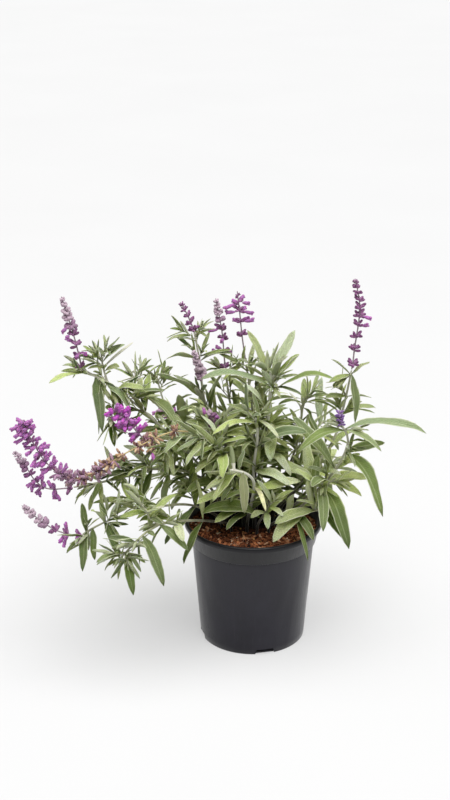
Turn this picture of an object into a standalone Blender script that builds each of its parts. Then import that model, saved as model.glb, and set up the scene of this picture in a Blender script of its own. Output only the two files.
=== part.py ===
# Potted Mexican bush sage: the solids of the pot, the potting mix, the leafy stems and the
# flower spikes, in metres, +Z up. The origin is the centre of the pot's flat underside, and
# -Y is the side that the plant is looked at from.
import math
import random

import bmesh
import bpy
from mathutils import Matrix, Vector, noise
from mathutils.bvhtree import BVHTree

# Clearance between pieces that touch on the real plant, and distances that count as nothing.
GAP = 0.0003
MERGE_DISTANCE = 0.00001
SAME_POINT = 0.000001

# Nursery pot: a moulded shell with a tapered wall, a stepped collar and a rolled lip.
POT_HEIGHT = 0.1545
RIM_RADIUS = 0.085
BASE_RADIUS = 0.0652
WALL_TOP_RADIUS = 0.0755
COLLAR_FOOT_RADIUS = 0.0785
COLLAR_TOP_RADIUS = 0.0825
COLLAR_FOOT_HEIGHT = 0.129
LIP_DEPTH = 0.006
FILLET = 0.0012
WALL = 0.0016
FLOOR = 0.0022
POT_SEGMENTS = 32
DRAIN_NOTCHES = 4
NOTCH_WIDTH = 0.027
NOTCH_HEIGHT = 0.0065
NOTCH_DEPTH = 0.009
NOTCH_TAPER = 0.8
NOTCH_FIRST = math.radians(-77)
POT_CREASE = math.radians(35)

# Potting mix: a lumpy plug of coir and bark that fills the pot.
SOIL_EDGE_HEIGHT = 0.1465
SOIL_FOOT_HEIGHT = 0.012
SOIL_CROWN = 0.003
SOIL_LUMP = 0.0022
SOIL_LUMP_SCALE = 90
SOIL_LUMP_PLACE = 0.01
SOIL_RINGS = (0.72, 0.38, 0)
SOIL_SEGMENTS = 24
SOIL_CREASE = math.radians(50)
STEM_DEPTH = 0.028
STEM_NECK = 0.004
STEM_HOLE_TOP = 0.01
SOIL_TOP = 0.1525

# Stems: square in section, as on every sage.
STEM_RADIUS = 0.0023
SHOOT_RADIUS = 0.0015
TIP_RADIUS = 0.0011
CURVE_STEP = 0.005
LEVEL_LEAST = 0.05
CHORD_ERROR = 0.0009
TIP_LENGTH = 2.5

# Joints: the short lengths of a stem that leaves, side shoots and calyces grow from. A leaf
# takes the face that suits its heading on a joint near by, or on a new joint.
JOINT_HALF = 0.0012
JOINT_REACH = 0.006
JOINT_NEAR = 1.6 * JOINT_REACH
JOINT_STEP = 0.2 * JOINT_REACH
JOINT_END = 2.5 * JOINT_HALF
SPIKE_FIRST_JOINT = 3 * JOINT_HALF
FIT_LEAST = 0.3
FIT_LOSS = 0.2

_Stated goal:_
Every line of the material must be returned exactly as it appears.

_Exercise solution:_
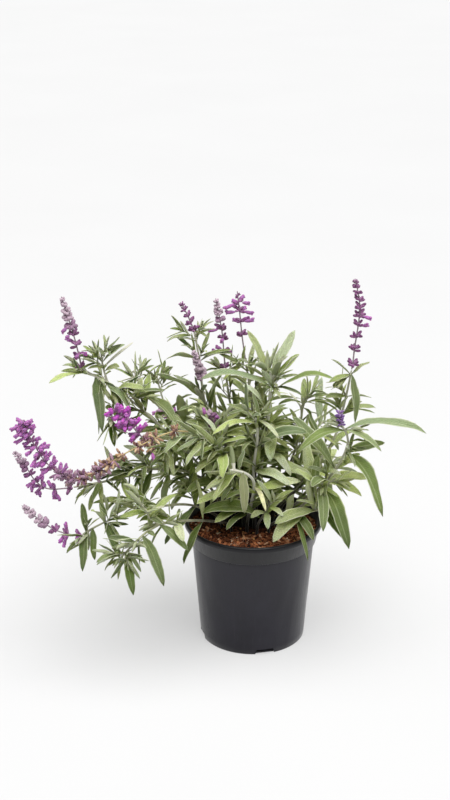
Turn this picture of an object into a standalone Blender script that builds each of its parts. Then import that model, saved as model.glb, and set up the scene of this picture in a Blender script of its own. Output only the two files.
=== part.py ===
# Potted Mexican bush sage: the solids of the pot, the potting mix, the leafy stems and the
# flower spikes, in metres, +Z up. The origin is the centre of the pot's flat underside, and
# -Y is the side that the plant is looked at from.
import math
import random

import bmesh
import bpy
from mathutils import Matrix, Vector, noise
from mathutils.bvhtree import BVHTree

# Clearance between pieces that touch on the real plant, and distances that count as nothing.
GAP = 0.0003
MERGE_DISTANCE = 0.00001
SAME_POINT = 0.000001

# Nursery pot: a moulded shell with a tapered wall, a stepped collar and a rolled lip.
POT_HEIGHT = 0.1545
RIM_RADIUS = 0.085
BASE_RADIUS = 0.0652
WALL_TOP_RADIUS = 0.0755
COLLAR_FOOT_RADIUS = 0.0785
COLLAR_TOP_RADIUS = 0.0825
COLLAR_FOOT_HEIGHT = 0.129
LIP_DEPTH = 0.006
FILLET = 0.0012
WALL = 0.0016
FLOOR = 0.0022
POT_SEGMENTS = 32
DRAIN_NOTCHES = 4
NOTCH_WIDTH = 0.027
NOTCH_HEIGHT = 0.0065
NOTCH_DEPTH = 0.009
NOTCH_TAPER = 0.8
NOTCH_FIRST = math.radians(-77)
POT_CREASE = math.radians(35)

# Potting mix: a lumpy plug of coir and bark that fills the pot.
SOIL_EDGE_HEIGHT = 0.1465
SOIL_FOOT_HEIGHT = 0.012
SOIL_CROWN = 0.003
SOIL_LUMP = 0.0022
SOIL_LUMP_SCALE = 90
SOIL_LUMP_PLACE = 0.01
SOIL_RINGS = (0.72, 0.38, 0)
SOIL_SEGMENTS = 24
SOIL_CREASE = math.radians(50)
STEM_DEPTH = 0.028
STEM_NECK = 0.004
STEM_HOLE_TOP = 0.01
SOIL_TOP = 0.1525

# Stems: square in section, as on every sage.
STEM_RADIUS = 0.0023
SHOOT_RADIUS = 0.0015
TIP_RADIUS = 0.0011
CURVE_STEP = 0.005
LEVEL_LEAST = 0.05
CHORD_ERROR = 0.0009
TIP_LENGTH = 2.5

# Joints: the short lengths of a stem that leaves, side shoots and calyces grow from. A leaf
# takes the face that suits its heading on a joint near by, or on a new joint.
JOINT_HALF = 0.0012
JOINT_REACH = 0.006
JOINT_NEAR = 1.6 * JOINT_REACH
JOINT_STEP = 0.2 * JOINT_REACH
JOINT_END = 2.5 * JOINT_HALF
SPIKE_FIRST_JOINT = 3 * JOINT_HALF
FIT_LEAST = 0.3
FIT_LOSS = 0.2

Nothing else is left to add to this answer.